I couldn’t believe it. The God I hated – the God I had called a male chauvinistic pig while standing in the middle of a bar – He wanted me. He had just forgiven me. And He was going to give me a new life! (I have goosebumps!).

When I stood up out of my gold 1960’s suede chair, I was no longer a thief, a liar, a drunk, or an adulterous woman –

When I stood up, I stood up a princess and the child of the most high King –

And I’ve never been the same.

Have I blown it many times? Absolutely.

Have I walked through trials since then? Absolutely?

But He has never left me. In those times of weakness He carried me. And He has used others to encourage me and used many circumstances to continue to grow me.

The end goal – to be more like Him.

One of the scriptures I learned in The Most Excellent Way that was so powerful for me is Titus 3:3-8.

I’ve paraphrased this for my life application -NOT changing the context but personalizing it. Please look this up in your copy of scripture.

At one time (I) was foolish, disobedient, deceived and enslaved by all kinds of passions and pleasures. (I) lived in malice and envy, being hated and hating others. BUT when the kindness and love of God our Savior appeared, He saved (ME), NOT because of (ANYTHING) righteous (I) had done, but because of HIS mercy. He saved (ME) through the washing of rebirth and renewal by the Holy Spirit, whom HE poured out on (ME) generously through Jesus Christ our Savior, so that, having been justified by HIS grace, (I) might become heirs having the hope of eternal life. This is a trustworthy saying. And I want you to stress these things, so that those who have trusted in God may be careful to devote themselves to doing what is good. These things are excellent and profitable for everyone.

For everyone –

Not just me and not just because I did a lot of bad things.

There could be people reading this that have grown up in church, you know more Bible than I will ever know. You have sat under preachers that spoke God’s word. You go through the motions and think it’s fine – but you are only giving lip service – like I did the first time I read the scriptures – you haven’t surrendered her heart. Oh my friend, He is waiting. He loves you with an everlasting love – aren’t you tired of playing games?

Maybe though – maybe you are like I was. You want absolutely nothing to do with God. You can’t understand how a loving God could allow such things. You blame Him for all the wrong in your life. Or maybe you can’t imagine Him REALLY wanting you after all you have done – I know it doesn’t make sense – and I know you can find a million excuses – but this is real. Won’t you surrender?
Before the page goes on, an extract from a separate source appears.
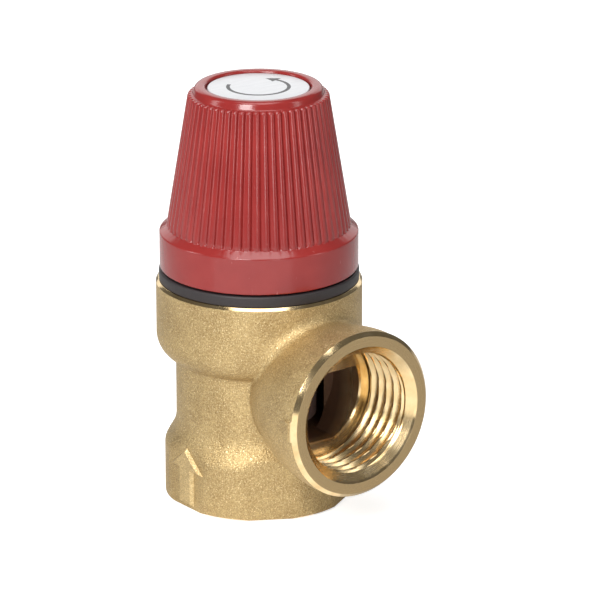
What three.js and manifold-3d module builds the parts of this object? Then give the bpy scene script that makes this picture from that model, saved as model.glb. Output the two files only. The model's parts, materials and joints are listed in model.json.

In The Most Excellent Way we used to say, “give it 90 days with Jesus” because we knew if a person REALLY surrendered they wouldn’t want to live life without Him.

I don’t know where you are in this thing called life, but what I need you to know is God so loved you . . . you . . . so much that He gave His only son for you in order for you to have eternal life.

The question is . . . Will you believe?

Father I pray for the one reading this and ask you to be their healer. Be their comforter. Be their all in all. I ask that you would reveal yourself to the one that is searching and the one that is holding back like I did. I ask you to put someone in their path to share the gospel with them today. I thank you for reaching down to the pits of hell and self destruction and saving me twenty years ago. Thank you for loving me through all my mess ups and baggage. Thank you for saving me and giving me a new life. Do it for someone else this very day I pray. Put someone in my path that needs your touch today. I love you, Jesus, Amen.